_The task:_ In the listing that follows, the range to quote begins at the line that has "objective_lens();" and ends after the line that has "for node in"; quote it verbatim and add nothing.

═════ Items

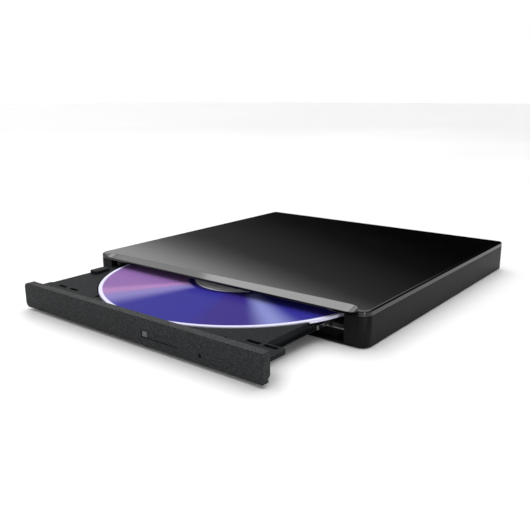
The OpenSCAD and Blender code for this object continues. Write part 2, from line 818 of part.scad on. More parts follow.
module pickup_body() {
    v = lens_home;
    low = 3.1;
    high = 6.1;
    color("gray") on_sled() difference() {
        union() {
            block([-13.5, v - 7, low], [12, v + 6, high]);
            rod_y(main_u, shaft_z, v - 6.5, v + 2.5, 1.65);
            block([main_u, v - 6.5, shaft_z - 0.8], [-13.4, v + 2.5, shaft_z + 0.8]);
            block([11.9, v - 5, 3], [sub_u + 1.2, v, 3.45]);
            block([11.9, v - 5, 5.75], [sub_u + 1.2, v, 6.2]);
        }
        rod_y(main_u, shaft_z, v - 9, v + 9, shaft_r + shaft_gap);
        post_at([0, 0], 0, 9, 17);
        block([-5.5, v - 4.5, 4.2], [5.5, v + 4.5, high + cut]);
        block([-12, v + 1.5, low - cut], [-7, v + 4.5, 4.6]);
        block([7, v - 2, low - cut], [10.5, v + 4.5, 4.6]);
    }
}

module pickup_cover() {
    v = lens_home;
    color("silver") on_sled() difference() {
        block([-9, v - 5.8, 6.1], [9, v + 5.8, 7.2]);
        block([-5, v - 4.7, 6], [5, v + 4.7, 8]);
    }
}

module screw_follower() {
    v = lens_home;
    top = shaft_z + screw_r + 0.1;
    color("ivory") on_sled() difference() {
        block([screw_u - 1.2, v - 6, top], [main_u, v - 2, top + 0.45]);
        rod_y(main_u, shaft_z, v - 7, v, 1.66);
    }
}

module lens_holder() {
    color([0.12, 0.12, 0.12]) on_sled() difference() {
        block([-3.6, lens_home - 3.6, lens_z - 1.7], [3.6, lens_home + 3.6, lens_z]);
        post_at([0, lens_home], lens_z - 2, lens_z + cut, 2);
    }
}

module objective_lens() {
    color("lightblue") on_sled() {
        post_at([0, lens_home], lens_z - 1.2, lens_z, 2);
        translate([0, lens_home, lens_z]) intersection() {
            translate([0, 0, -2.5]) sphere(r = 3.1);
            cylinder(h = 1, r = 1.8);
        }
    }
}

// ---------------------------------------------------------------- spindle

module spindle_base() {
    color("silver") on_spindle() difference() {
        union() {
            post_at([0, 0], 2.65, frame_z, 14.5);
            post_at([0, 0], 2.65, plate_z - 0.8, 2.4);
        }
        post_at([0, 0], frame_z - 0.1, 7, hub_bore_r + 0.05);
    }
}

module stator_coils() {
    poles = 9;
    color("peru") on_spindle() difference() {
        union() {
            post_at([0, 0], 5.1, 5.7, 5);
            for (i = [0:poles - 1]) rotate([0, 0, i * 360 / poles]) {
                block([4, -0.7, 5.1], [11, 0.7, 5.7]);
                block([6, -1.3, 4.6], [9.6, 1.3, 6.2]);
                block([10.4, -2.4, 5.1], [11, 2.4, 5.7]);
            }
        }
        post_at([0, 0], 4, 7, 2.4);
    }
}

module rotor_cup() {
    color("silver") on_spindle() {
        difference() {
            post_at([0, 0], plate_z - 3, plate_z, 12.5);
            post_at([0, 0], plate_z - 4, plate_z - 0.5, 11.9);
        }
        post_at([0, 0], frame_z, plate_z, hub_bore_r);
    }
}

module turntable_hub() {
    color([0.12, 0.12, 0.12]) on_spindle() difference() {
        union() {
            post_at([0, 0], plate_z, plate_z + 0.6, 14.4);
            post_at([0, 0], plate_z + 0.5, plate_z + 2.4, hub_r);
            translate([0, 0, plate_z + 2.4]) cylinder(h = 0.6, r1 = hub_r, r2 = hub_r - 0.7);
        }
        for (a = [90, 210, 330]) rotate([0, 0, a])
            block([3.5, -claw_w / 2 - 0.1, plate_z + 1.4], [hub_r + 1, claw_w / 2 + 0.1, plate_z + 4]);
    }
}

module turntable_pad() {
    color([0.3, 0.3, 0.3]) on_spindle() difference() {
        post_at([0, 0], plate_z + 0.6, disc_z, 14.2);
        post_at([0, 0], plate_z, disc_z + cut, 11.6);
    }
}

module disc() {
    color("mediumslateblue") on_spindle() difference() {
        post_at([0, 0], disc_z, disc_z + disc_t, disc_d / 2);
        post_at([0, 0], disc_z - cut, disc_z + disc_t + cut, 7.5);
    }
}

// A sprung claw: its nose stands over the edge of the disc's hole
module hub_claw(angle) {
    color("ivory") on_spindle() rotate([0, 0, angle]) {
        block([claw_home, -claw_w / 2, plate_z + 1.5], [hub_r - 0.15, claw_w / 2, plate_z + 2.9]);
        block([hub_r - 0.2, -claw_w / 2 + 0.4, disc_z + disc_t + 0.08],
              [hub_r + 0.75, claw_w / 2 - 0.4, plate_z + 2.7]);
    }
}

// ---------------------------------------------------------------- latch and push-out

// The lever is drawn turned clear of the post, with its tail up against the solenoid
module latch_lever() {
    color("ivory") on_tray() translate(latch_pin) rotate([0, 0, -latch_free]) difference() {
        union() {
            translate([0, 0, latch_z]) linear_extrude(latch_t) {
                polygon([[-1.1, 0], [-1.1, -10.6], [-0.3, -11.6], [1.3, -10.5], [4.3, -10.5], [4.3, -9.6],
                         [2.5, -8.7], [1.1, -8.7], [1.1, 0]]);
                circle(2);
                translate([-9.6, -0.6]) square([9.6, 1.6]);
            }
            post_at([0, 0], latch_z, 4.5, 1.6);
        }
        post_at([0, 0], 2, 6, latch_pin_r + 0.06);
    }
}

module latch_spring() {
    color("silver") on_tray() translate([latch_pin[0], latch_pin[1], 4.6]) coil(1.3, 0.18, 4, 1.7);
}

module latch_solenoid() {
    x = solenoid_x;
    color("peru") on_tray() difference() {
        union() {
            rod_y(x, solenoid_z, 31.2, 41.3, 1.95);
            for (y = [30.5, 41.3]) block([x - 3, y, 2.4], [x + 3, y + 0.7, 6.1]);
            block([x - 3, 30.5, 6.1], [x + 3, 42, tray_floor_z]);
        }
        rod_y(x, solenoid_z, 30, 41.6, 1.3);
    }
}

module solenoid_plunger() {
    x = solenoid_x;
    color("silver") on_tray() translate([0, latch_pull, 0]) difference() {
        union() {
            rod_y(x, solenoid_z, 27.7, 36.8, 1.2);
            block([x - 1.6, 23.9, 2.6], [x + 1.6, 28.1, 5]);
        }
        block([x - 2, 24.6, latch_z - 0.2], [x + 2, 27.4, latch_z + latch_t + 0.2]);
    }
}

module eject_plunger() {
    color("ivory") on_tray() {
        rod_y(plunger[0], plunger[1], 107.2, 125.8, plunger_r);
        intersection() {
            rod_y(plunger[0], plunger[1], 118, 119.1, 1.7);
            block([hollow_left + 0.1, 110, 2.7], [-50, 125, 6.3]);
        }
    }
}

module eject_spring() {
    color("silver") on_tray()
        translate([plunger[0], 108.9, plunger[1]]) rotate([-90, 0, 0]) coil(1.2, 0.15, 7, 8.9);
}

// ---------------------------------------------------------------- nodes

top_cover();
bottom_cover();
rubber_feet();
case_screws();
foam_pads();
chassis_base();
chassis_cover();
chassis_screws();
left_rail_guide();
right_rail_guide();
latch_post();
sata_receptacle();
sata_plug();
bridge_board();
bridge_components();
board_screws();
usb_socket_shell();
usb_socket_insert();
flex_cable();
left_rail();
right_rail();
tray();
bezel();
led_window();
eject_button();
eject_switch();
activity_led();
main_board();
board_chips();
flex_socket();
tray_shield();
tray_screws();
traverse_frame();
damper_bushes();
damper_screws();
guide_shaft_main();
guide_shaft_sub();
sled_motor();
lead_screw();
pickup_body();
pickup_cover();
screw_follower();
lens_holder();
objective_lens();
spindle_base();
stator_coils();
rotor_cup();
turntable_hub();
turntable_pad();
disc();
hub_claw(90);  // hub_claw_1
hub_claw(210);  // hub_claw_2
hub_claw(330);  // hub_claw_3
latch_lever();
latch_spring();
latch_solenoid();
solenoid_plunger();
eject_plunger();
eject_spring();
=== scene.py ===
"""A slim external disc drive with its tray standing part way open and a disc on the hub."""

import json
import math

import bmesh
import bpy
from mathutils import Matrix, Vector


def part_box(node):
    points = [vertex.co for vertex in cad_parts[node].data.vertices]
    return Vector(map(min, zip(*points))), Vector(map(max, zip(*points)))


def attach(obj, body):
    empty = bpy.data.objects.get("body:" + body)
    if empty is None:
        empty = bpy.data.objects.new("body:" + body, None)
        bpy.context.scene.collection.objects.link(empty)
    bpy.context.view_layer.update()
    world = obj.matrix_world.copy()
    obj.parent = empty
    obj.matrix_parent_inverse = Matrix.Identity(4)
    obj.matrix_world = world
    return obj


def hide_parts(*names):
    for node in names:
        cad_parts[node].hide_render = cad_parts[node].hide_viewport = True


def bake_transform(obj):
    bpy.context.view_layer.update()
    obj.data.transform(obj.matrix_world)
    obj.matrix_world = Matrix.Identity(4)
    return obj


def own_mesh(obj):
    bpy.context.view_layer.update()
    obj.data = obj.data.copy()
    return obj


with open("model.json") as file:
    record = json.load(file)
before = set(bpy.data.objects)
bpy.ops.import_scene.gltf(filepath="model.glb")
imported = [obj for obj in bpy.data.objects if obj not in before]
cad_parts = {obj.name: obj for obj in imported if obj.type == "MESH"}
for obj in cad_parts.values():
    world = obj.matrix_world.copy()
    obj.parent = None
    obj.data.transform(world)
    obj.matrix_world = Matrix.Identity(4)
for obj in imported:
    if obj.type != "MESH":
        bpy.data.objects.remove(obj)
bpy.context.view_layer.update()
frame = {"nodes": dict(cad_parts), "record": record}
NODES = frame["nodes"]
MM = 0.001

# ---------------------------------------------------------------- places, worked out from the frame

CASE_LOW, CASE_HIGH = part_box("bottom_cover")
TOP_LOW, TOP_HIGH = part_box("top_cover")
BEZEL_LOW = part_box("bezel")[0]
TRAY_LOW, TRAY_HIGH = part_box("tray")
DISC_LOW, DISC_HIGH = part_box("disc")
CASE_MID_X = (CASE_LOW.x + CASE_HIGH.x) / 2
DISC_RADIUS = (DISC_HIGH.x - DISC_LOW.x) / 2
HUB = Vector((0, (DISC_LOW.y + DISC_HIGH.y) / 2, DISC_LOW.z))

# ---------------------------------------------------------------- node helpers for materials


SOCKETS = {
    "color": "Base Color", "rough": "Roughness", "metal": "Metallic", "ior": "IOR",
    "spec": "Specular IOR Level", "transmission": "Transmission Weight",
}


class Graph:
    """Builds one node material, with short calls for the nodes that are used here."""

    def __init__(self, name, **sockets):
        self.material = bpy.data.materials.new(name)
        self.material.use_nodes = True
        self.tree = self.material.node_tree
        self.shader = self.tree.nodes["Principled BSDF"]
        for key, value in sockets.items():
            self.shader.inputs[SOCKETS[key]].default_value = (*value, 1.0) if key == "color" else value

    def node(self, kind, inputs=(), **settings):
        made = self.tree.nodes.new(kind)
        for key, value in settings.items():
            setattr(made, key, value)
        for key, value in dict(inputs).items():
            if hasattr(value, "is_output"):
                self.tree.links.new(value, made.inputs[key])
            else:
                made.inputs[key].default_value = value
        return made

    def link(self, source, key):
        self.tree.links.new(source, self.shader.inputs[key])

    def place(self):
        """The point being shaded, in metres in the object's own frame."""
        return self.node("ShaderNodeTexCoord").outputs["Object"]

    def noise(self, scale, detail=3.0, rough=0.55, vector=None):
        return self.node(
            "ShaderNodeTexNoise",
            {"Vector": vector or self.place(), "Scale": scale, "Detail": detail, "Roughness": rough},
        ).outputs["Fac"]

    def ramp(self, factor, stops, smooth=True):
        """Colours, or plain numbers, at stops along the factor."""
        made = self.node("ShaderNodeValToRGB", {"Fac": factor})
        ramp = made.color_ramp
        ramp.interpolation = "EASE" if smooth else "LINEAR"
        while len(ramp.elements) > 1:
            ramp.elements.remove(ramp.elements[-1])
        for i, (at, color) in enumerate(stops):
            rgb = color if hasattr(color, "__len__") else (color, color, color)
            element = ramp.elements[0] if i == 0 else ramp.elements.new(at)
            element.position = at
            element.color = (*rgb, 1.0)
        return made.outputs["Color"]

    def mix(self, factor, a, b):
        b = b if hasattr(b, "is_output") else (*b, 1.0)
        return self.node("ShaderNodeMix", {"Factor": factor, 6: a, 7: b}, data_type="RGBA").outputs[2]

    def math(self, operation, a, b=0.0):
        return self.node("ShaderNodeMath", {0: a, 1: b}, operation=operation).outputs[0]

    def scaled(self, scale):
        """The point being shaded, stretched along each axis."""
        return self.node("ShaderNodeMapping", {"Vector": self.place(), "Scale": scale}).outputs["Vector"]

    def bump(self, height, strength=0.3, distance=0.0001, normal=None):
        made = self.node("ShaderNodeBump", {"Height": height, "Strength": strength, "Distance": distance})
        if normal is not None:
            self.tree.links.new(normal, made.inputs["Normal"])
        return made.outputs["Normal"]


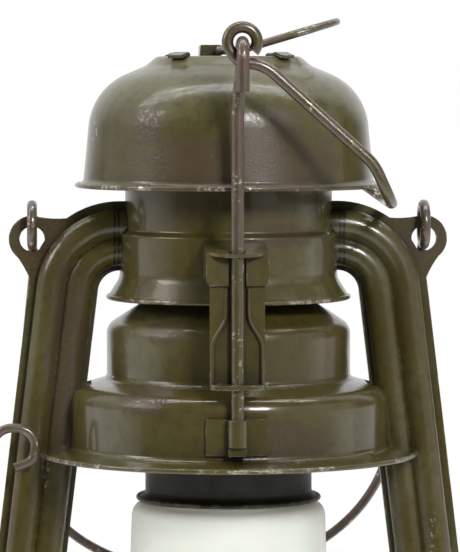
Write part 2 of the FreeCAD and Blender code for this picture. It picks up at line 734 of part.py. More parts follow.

══════════

_Full output:_
objective_lens();
spindle_base();
stator_coils();
rotor_cup();
turntable_hub();
turntable_pad();
disc();
hub_claw(90);  // hub_claw_1
hub_claw(210);  // hub_claw_2
hub_claw(330);  // hub_claw_3
latch_lever();
latch_spring();
latch_solenoid();
solenoid_plunger();
eject_plunger();
eject_spring();
=== scene.py ===
"""A slim external disc drive with its tray standing part way open and a disc on the hub."""

import json
import math

import bmesh
import bpy
from mathutils import Matrix, Vector


def part_box(node):
    points = [vertex.co for vertex in cad_parts[node].data.vertices]
    return Vector(map(min, zip(*points))), Vector(map(max, zip(*points)))


def attach(obj, body):
    empty = bpy.data.objects.get("body:" + body)
    if empty is None:
        empty = bpy.data.objects.new("body:" + body, None)
        bpy.context.scene.collection.objects.link(empty)
    bpy.context.view_layer.update()
    world = obj.matrix_world.copy()
    obj.parent = empty
    obj.matrix_parent_inverse = Matrix.Identity(4)
    obj.matrix_world = world
    return obj


def hide_parts(*names):
    for node in names:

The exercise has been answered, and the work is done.